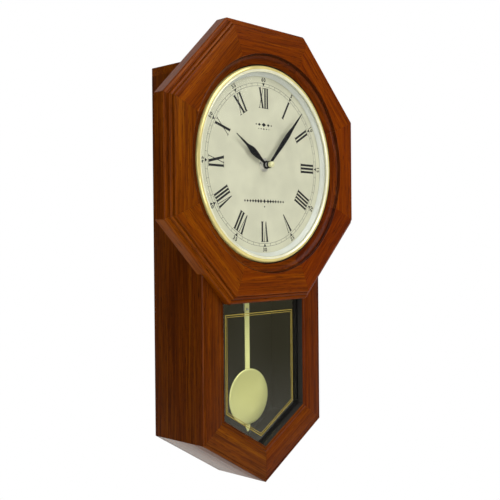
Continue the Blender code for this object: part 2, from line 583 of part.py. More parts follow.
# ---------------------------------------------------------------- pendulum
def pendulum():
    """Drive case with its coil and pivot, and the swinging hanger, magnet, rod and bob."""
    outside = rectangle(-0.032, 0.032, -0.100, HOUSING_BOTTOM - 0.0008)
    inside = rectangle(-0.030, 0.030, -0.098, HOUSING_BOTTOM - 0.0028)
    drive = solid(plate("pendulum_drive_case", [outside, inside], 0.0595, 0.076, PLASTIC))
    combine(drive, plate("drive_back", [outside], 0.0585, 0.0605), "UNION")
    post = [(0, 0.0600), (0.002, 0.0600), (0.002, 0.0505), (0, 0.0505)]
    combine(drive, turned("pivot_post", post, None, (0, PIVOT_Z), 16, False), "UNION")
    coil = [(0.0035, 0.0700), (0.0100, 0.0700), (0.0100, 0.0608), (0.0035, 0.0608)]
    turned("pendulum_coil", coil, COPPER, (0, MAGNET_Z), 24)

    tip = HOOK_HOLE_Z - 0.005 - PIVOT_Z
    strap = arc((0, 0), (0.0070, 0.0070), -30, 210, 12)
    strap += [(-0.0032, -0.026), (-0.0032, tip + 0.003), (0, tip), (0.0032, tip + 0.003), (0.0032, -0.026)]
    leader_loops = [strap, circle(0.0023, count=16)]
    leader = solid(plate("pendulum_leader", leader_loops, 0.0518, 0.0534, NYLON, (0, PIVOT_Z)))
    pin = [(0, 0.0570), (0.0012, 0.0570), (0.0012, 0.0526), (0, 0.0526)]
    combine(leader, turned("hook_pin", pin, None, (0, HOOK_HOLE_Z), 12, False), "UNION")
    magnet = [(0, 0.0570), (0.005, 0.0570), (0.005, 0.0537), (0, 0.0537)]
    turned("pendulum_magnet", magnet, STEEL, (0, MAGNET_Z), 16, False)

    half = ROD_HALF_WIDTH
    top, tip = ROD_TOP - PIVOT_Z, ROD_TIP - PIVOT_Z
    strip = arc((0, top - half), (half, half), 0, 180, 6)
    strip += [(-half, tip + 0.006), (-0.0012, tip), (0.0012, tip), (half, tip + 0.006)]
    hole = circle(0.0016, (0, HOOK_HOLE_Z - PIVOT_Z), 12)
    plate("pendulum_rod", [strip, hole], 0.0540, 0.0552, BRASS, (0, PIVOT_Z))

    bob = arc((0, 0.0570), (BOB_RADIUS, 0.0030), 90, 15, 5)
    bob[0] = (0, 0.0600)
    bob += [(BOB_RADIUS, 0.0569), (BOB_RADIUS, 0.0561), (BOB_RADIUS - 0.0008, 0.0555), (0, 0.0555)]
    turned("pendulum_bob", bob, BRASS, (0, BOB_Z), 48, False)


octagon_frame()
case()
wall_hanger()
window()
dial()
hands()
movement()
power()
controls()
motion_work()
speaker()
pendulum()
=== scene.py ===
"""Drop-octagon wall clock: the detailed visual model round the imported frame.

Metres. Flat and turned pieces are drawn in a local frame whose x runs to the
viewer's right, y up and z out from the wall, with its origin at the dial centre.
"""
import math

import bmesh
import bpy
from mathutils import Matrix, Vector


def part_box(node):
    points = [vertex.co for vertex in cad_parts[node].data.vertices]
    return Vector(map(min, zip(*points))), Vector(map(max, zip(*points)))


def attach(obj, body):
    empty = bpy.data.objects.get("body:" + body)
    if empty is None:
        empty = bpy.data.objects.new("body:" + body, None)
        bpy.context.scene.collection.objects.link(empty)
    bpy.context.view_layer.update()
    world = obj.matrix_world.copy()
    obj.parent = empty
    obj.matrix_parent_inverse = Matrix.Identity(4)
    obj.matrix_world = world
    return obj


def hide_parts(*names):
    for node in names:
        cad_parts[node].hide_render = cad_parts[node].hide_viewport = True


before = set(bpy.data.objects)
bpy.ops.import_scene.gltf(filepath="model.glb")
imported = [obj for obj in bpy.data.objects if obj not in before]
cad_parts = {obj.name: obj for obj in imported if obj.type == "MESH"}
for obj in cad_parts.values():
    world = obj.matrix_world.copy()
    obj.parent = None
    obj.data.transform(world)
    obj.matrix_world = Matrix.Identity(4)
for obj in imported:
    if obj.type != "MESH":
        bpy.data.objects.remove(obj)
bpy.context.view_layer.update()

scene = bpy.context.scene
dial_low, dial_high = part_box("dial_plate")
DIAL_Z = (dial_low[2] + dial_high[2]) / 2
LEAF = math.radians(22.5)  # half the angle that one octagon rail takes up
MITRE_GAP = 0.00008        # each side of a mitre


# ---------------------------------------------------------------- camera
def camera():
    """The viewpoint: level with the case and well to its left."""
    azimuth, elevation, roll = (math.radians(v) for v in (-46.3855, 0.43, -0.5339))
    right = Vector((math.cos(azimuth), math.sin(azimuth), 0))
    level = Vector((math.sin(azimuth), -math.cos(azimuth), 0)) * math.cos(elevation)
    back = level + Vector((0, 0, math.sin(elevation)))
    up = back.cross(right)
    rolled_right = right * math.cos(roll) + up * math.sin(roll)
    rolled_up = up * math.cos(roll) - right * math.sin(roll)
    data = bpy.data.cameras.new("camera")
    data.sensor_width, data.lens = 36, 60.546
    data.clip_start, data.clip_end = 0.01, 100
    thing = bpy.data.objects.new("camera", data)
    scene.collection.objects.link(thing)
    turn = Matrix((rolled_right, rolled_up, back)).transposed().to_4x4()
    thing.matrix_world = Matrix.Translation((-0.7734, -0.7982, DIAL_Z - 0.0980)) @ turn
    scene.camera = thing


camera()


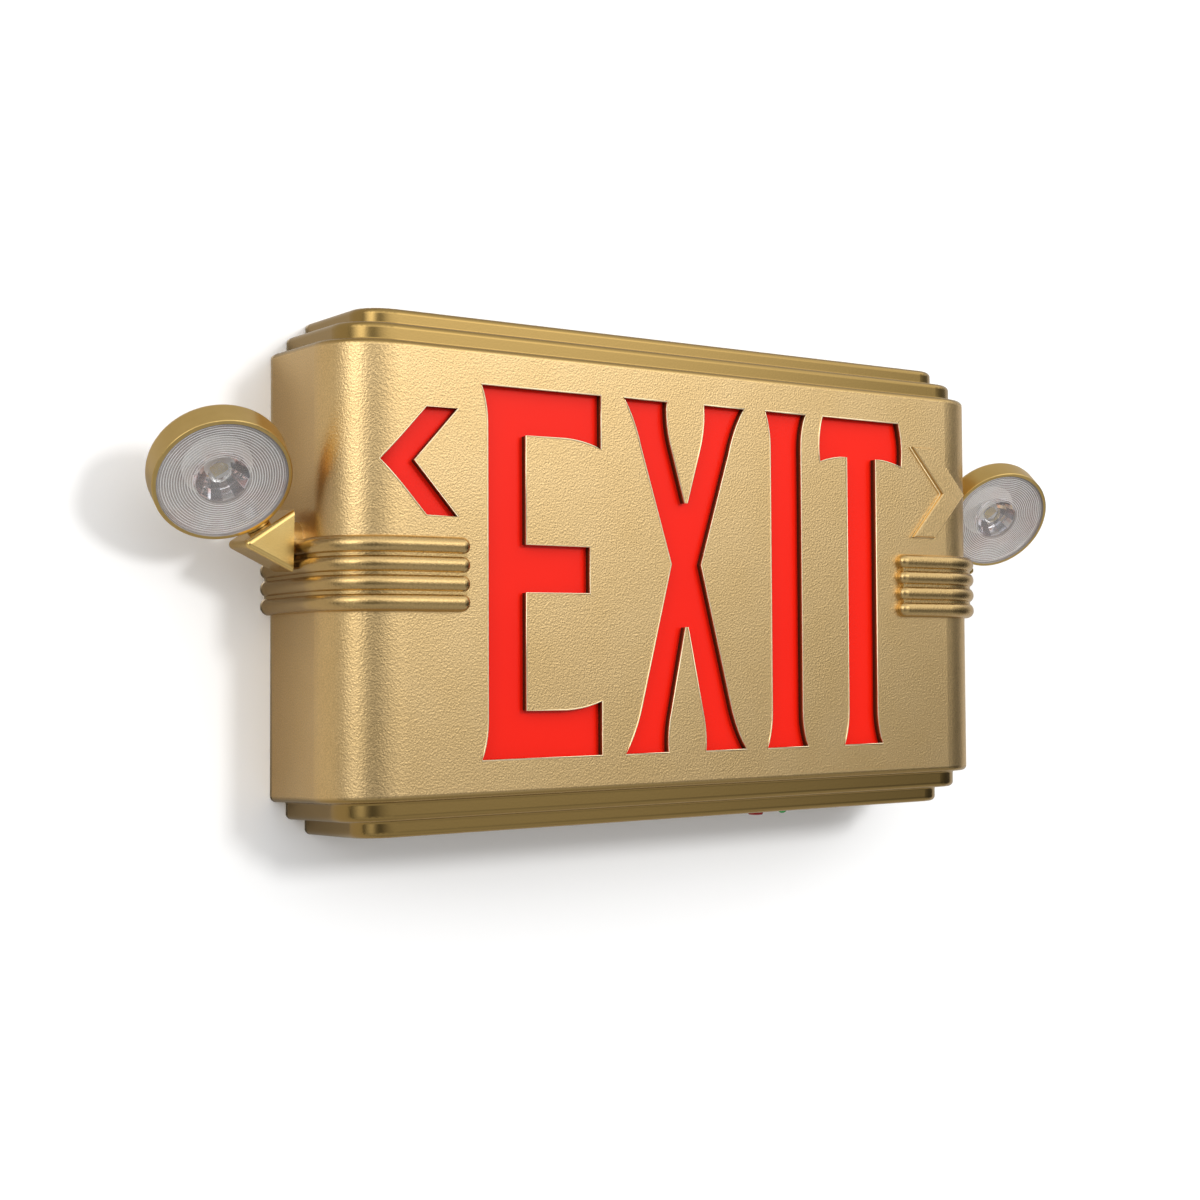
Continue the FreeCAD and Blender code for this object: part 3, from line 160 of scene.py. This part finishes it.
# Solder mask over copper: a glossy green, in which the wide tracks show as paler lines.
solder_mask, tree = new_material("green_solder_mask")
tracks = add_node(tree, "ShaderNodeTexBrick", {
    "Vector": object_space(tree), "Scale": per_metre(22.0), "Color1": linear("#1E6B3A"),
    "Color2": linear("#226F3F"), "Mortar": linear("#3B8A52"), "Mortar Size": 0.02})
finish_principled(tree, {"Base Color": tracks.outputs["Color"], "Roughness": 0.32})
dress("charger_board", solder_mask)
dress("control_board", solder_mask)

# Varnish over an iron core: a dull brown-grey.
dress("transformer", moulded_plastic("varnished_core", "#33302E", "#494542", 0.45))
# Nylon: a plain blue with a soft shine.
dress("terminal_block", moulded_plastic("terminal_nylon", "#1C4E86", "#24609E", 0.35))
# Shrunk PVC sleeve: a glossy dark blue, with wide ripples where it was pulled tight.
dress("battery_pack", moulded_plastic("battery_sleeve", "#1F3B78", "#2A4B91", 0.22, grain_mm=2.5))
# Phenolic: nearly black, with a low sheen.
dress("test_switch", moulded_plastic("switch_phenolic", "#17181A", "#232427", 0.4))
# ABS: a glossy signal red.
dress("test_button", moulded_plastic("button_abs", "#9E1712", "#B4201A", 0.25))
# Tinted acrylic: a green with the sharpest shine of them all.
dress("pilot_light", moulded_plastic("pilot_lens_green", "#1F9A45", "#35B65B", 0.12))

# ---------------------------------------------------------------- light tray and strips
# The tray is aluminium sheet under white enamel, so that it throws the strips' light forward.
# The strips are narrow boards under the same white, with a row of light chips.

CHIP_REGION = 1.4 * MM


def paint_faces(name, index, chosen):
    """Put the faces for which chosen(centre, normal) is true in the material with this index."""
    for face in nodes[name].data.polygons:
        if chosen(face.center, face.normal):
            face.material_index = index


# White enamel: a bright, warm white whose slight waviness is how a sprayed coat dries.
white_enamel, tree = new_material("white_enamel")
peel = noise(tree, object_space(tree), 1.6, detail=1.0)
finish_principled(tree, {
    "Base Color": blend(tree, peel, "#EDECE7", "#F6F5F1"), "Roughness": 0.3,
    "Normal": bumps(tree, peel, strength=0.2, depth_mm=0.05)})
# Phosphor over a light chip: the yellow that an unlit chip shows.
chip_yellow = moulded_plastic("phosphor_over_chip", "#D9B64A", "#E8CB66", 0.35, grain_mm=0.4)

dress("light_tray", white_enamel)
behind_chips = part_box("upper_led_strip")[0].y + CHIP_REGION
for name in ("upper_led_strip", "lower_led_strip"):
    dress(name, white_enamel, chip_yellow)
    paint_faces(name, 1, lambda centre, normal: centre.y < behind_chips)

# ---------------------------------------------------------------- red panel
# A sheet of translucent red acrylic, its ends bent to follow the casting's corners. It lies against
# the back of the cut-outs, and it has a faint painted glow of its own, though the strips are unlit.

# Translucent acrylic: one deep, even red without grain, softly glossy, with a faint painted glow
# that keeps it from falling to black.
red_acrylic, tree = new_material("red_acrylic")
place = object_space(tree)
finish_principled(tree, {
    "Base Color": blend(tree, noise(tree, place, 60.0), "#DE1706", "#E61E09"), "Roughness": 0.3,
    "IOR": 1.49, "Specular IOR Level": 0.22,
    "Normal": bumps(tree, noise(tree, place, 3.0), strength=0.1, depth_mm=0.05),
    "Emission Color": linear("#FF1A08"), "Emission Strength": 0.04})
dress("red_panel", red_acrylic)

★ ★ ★

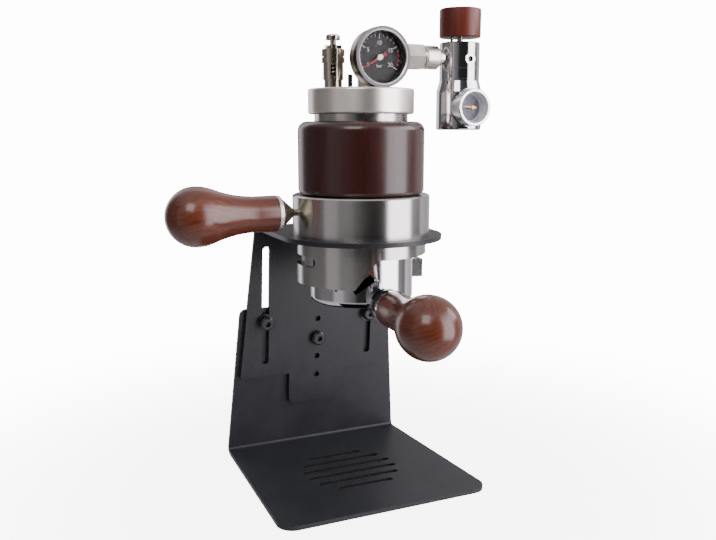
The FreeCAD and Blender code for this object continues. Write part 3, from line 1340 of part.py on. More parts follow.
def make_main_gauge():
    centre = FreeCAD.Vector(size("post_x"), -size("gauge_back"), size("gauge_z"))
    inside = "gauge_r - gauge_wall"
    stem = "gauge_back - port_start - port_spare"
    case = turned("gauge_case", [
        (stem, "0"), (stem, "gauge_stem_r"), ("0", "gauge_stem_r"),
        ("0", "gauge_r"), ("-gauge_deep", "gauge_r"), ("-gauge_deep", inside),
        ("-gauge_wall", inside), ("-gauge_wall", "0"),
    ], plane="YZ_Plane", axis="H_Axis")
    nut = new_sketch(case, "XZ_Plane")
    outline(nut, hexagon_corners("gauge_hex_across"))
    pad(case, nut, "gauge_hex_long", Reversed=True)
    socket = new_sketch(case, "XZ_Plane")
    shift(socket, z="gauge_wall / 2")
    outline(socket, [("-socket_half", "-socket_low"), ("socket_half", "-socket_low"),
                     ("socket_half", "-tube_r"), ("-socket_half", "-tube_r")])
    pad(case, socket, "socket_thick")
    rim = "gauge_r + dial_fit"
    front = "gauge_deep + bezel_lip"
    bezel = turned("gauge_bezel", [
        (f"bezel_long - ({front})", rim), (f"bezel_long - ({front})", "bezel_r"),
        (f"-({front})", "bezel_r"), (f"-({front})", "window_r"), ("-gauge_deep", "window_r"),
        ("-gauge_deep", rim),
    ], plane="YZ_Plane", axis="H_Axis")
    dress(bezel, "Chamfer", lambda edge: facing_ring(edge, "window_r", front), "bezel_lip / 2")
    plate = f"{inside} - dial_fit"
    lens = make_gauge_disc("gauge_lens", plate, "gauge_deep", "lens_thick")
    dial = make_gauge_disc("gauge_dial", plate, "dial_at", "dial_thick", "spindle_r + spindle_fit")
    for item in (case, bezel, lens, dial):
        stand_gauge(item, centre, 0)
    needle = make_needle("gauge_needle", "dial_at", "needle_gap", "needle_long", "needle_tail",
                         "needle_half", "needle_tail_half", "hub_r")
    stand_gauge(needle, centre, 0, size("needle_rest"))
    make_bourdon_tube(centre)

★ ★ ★

* _Instructions to follow_
Repeat word for word the lines from the line with "bob = arc((0, 0.0570), (BOB_RADIUS, 0.0030), 90, 15, 5)" to the line with "import math", both lines included.

* _Task answer_
    bob = arc((0, 0.0570), (BOB_RADIUS, 0.0030), 90, 15, 5)
    bob[0] = (0, 0.0600)
    bob += [(BOB_RADIUS, 0.0569), (BOB_RADIUS, 0.0561), (BOB_RADIUS - 0.0008, 0.0555), (0, 0.0555)]
    turned("pendulum_bob", bob, BRASS, (0, BOB_Z), 48, False)


octagon_frame()
case()
wall_hanger()
window()
dial()
hands()
movement()
power()
controls()
motion_work()
speaker()
pendulum()
=== scene.py ===
"""Drop-octagon wall clock: the detailed visual model round the imported frame.

Metres. Flat and turned pieces are drawn in a local frame whose x runs to the
viewer's right, y up and z out from the wall, with its origin at the dial centre.
"""
import math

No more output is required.